Buying a home in California can be a daunting task, especially with the state’s high property prices. However, for many prospective homebuyers, FHA loans provide a viable path to homeownership. Backed by the Federal Housing Administration, FHA loans are designed to make homeownership more accessible, particularly for first-time buyers or those with lower credit scores. This guide will walk you through everything you need to know about FHA loans in California, from eligibility requirements to the benefits and potential drawbacks.
What is an FHA Loan?
An FHA loan is a type of mortgage insured by the Federal Housing Administration (FHA), a government agency under the Department of Housing and Urban Development (HUD). The FHA doesn’t lend money directly to borrowers; instead, it provides insurance to lenders, reducing their risk in case of borrower default. This insurance encourages lenders to offer loans to a broader range of borrowers, including those who might not qualify for conventional loans.

FHA Loan Eligibility Requirements
FHA loans are designed to be more accessible than conventional loans, but they still have specific eligibility requirements. Here’s what you need to qualify:
Credit Score
The FHA allows for lower credit scores than most conventional lenders. A minimum credit score of 580 is required to qualify for the FHA’s minimum down payment of 3.5%. However, borrowers with credit scores between 500 and 579 may still qualify with a higher down payment of 10%.
Down Payment
One of the most significant advantages of an FHA loan is the low down payment requirement. With a credit score of 580 or higher, you can qualify for a down payment as low as 3.5% of the purchase price. For those with lower credit scores, a 10% down payment is required.
Debt-to-Income Ratio (DTI)
The FHA has more lenient debt-to-income ratio requirements compared to conventional loans. Typically, the maximum DTI for an FHA loan is 43%, but lenders may allow a higher ratio under certain circumstances, especially if you have strong compensating factors like a larger down payment or significant cash reserves.
Employment History
You must have a stable employment history or a steady income stream. Typically, lenders prefer to see at least two years of consistent employment in the same line of work.
Primary Residence Requirement
FHA loans are only available for primary residences, meaning you must live in the home as your main place of residence. They cannot be used for second homes or investment properties.
Property Standards
The property you intend to purchase with an FHA loan must meet certain minimum standards set by the FHA. The home must be safe, habitable, and free of major defects that could affect its value or livability. An FHA-approved appraiser will inspect the property to ensure it meets these standards.
Benefits of FHA Loans
FHA loans offer several advantages that make them an attractive option for many homebuyers in California. Some of these benefits include; a lower down payment (3.5%), easier credit requirements and competitive interest rates.

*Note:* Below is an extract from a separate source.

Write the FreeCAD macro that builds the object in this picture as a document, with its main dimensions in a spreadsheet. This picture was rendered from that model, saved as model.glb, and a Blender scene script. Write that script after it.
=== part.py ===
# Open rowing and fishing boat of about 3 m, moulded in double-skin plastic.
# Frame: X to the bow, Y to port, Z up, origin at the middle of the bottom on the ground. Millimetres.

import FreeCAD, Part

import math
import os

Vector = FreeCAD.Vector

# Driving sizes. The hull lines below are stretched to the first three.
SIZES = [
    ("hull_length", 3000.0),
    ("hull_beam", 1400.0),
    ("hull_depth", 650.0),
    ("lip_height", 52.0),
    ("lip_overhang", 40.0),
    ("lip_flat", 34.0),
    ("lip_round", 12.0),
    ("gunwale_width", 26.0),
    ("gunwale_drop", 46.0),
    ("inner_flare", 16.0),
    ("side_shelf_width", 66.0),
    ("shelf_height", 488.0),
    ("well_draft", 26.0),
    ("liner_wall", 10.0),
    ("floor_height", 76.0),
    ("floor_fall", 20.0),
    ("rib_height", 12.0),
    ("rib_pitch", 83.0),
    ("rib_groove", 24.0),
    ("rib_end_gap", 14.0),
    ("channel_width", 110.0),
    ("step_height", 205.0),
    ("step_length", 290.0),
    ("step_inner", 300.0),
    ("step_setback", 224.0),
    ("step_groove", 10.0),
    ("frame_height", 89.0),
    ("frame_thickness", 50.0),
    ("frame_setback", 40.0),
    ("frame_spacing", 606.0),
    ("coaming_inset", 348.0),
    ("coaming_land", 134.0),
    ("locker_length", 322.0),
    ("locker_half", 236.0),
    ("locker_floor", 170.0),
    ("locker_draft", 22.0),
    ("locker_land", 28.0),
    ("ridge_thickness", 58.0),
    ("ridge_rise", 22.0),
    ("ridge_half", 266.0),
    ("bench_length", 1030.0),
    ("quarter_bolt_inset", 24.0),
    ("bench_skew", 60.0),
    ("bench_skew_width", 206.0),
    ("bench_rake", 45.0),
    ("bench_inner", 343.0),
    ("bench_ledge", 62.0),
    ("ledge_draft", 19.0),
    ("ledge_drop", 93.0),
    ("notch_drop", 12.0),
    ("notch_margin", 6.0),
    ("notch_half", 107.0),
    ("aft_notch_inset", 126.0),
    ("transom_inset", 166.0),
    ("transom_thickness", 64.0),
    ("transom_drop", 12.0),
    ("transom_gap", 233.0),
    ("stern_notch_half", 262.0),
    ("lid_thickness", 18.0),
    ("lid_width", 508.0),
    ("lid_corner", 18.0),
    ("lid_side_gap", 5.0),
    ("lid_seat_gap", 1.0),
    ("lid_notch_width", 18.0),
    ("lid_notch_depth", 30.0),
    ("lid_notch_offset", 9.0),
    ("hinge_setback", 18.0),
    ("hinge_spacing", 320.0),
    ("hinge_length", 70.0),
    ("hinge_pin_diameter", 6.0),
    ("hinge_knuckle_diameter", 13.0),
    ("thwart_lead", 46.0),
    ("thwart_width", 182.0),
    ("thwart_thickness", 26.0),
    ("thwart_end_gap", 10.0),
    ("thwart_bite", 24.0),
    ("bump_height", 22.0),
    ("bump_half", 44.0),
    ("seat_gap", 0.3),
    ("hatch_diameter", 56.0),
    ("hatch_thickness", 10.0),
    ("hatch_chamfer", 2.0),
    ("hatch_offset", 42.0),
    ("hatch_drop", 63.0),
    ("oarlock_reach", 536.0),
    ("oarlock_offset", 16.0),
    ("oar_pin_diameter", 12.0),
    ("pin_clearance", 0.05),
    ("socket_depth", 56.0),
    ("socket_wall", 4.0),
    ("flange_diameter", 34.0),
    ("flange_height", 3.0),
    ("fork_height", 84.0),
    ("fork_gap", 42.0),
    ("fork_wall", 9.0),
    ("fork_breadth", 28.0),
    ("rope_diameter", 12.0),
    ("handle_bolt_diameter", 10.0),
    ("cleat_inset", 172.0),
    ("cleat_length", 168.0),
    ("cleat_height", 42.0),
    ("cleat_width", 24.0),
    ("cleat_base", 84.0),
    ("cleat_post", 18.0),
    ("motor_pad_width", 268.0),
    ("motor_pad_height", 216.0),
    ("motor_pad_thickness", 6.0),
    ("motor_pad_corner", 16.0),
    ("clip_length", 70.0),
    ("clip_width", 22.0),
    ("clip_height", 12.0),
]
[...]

Potential Drawbacks of FHA Loans
While FHA loans offer many benefits, they also come with some drawbacks that potential borrowers should consider. Some of the drawbacks include; Required Mortgage Insurance Premiums (MIP) which add to the cost of your loan, property restrictions which could limit your home options and lower loan limits that may not help you in California’s more expensive real estate markets.
Conclusion

FHA loans are a valuable tool for many homebuyers in California, offering an accessible path to homeownership in one of the country’s most challenging housing markets. By understanding the eligibility requirements, benefits, and potential drawbacks, you can make an informed decision about whether an FHA loan is the right choice for you. With the right preparation and guidance, you can navigate the home-buying process and secure a mortgage that fits your needs and budget.